Part C. (all students)

Add to your program an animation of a sprite (small image or bitmap) over a 
background bitmap that occupies the entire client area of your program's 
window. (This could be in response to the user selecting a menu item.) You 
should create the sprite and the background bitmap (or image) using any 
paint program you have access to (e.g., the Windows "Paint" application). 
Or alternatively you could download them from the web. In either case the 
images should be saved as .BMP, .JPG, or .GIF files. They may be added to 
your program's resources and loaded in as bitmaps or, alternatively, set up 
as CImage objects that can be loaded in directly from the directory they 
were stored in. In either case your program should load in the bitmaps or 
images and make them move around on the screen using the BitBlt()/StretchBlt() 

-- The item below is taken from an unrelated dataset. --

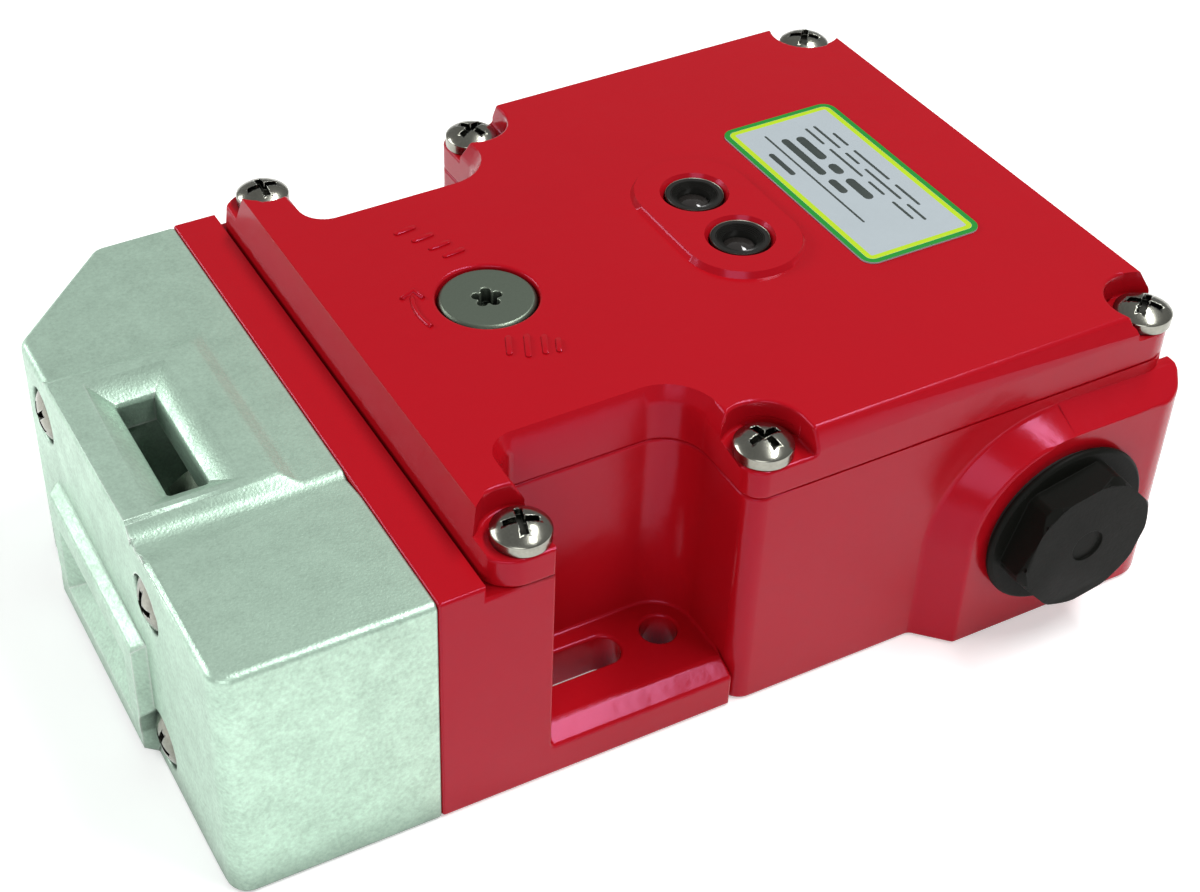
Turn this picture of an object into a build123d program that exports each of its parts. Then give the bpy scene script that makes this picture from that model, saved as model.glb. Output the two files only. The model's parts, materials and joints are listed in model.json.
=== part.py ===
from build123d import *
import os
from math import cos, degrees, pi, radians, sin, sqrt

# A guard locking switch: a die-cast head with two actuator entries and a cam, on a die-cast
# base with a screwed lid. Inside, a plunger carries the cam's turn to a contact block, and a
# solenoid bolt locks the plunger. Millimetres, +Z up, the mounting face at Z = 0.
# X runs from the head to the terminal end, and the origin is the centre of the mounting face.

# Castings
body_width = 91.0
head_length = 29.5
head_height = 39.2
base_length = 114.5
collar_step = 2.0
lid_height = 8.4
collar_length = 6.9
front_wall = 8.0
side_wall = 4.0
floor_thickness = 3.0
lid_skin = 3.0
corner_radius = 5.5
edge_radius = 1.2
near_corner_radius = 3.0
head_corner_chamfer = 17.0
lid_bevel_run = 2.7
lid_bevel_drop = 1.3
lid_front_slope = 1.9

# Side notches with the mounting feet
notch_start = 16.3
notch_end_share = 0.388646
notch_depth = 17.0
notch_outer_radius = 3.0
notch_inner_radius = 6.0
foot_thickness = 7.0
foot_bevel_run = 3.0
foot_bevel_drop = 1.6
foot_hole_radius = 2.65
foot_hole_end_gap = 5.2
foot_slot_start_gap = 2.0
foot_slot_margin = 13.6
foot_side_gap = 11.3

# Cable entries and their bosses
entry_radius = 9.25
entry_end_gap = 20.5
entry_z = 18.0
side_boss_height = 4.5
end_boss_height = 3.0
boss_face_radius = 15.0
boss_slope = 4.5
boss_top_slope = 2.2

# Blanking plugs
plug_clearance = 0.05
plug_shank_length = 7.5
plug_flange_radius = 12.9
plug_flange_thickness = 1.0
plug_flange_chamfer = 0.4
plug_hex_width = 20.0
plug_hex_height = 4.5
plug_corner_trim = 0.4
plug_hex_chamfer = 0.9
plug_dimple_radius = 2.5
plug_dimple_depth = 0.4
plug_turn = 12.0
washer_thickness = 0.8
washer_radius = 12.0

# Actuator entries in the head
entry_panel_length = 21.2
entry_panel_height = 1.0
entry_panel_far = 16.0
entry_panel_near = 15.2
panel_end_setback = 0.3
panel_joint_slope = 2.3
panel_far_slope = 1.9
panel_near_slope = 2.2
valley_depth = 0.6
valley_width = 5.6
end_pad_height = 2.0
end_pad_half_width = 17.2
end_pad_low = 0.8
end_pad_high = 21.5
end_pad_slope = 1.5
slot_offset = 10.6
end_slot_height = 10.4
slot_length = 20.4
slot_width = 5.5
funnel_length = 27.6
funnel_width = 11.8
funnel_depth = 2.6
head_wall = 3.5
cam_chamber_clearance = 0.8
chamber_below = 4.0
chamber_above = 5.0
head_pocket_depth = 12.0
head_pocket_screw_gap = 7.0
head_pocket_margin = 6.0

# Cam
cam_radius = 9.6
cam_width = 9.0
cam_slot_distance = 8.3
cam_swing = 50.0
cam_contact_radius = 9.4
cam_spiral_lead = 12.0
cam_spiral_tail = 14.0
cam_step_radius = 5.0
cam_pocket_width = 4.8
cam_pocket_depth = 4.3
cam_pocket_angles = (150.0, 240.0)
cam_axle_radius = 2.2
cam_axle_grip = 4.5
moving_gap = 0.3
running_gap = 0.05

# Plunger
plunger_travel = 4.8
plunger_radius = 3.5
nose_radius = 2.0
nose_length = 4.0
tail_grip = 3.0
plunger_collar_radius = 5.0
plunger_collar_thickness = 2.0
collar_gap = 1.0
bush_wall = 1.5
spring_radius = 4.2
spring_wire = 0.8
spring_pitch = 4.0
web_thickness = 3.0
web_top = 24.6

# Lock: solenoid, armature, bolt and plate
lock_travel = 3.2
bolt_radius = 1.6
bolt_tip_chamfer = 0.4
bolt_web_gap = 14.5
groove_gap = 0.3
plate_thickness = 1.5
plate_low = 25.4
plate_high = 28.4
plate_tab_width = 9.0
plate_foot = 2.5
solenoid_width = 17.0
solenoid_height = 19.0
solenoid_front_gap = 0.5
solenoid_back_gap = 0.6
frame_thickness = 1.5
frame_screw_inset = 5.0
armature_radius = 3.6
armature_spring_room = 5.0
armature_spring_wire = 0.6
armature_spring_pitch = 1.6
armature_spring_gap = 0.7
bobbin_wall = 0.9
bobbin_flange = 1.0
bobbin_rim = 0.2
coil_radius = 7.6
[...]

functions discussed in class. Each new frame of the animation will be 
triggered by a timer timeout. Try to be original in the choreography of the 
motion. Again, after each frame is drawn - i.e., after each "blit" - the old 
background area should be restored and the sprite should appear in its new 
position. To do this you should make use of the "sprite animation" technique 
we'll discuss in class so that there is no "rectangular halo" as the sprite 
moves and no flicker. In other words, you will be using offscreen device 
contexts and offscreen bitmaps so that there will be only one access to the 
window's screen device context per frame. You may need to make use of the 
BITMAP structure and the GetObject() function to obtain the size of the 
sprite or, in the case of CImage objects, the GetWidth() and GetHeight() 
member functions of that class. (See the course notes and the VC++ online
help. You should also take a look at the listing for the "imageblt" program.

As usual you should email the zipped project directories to the TA.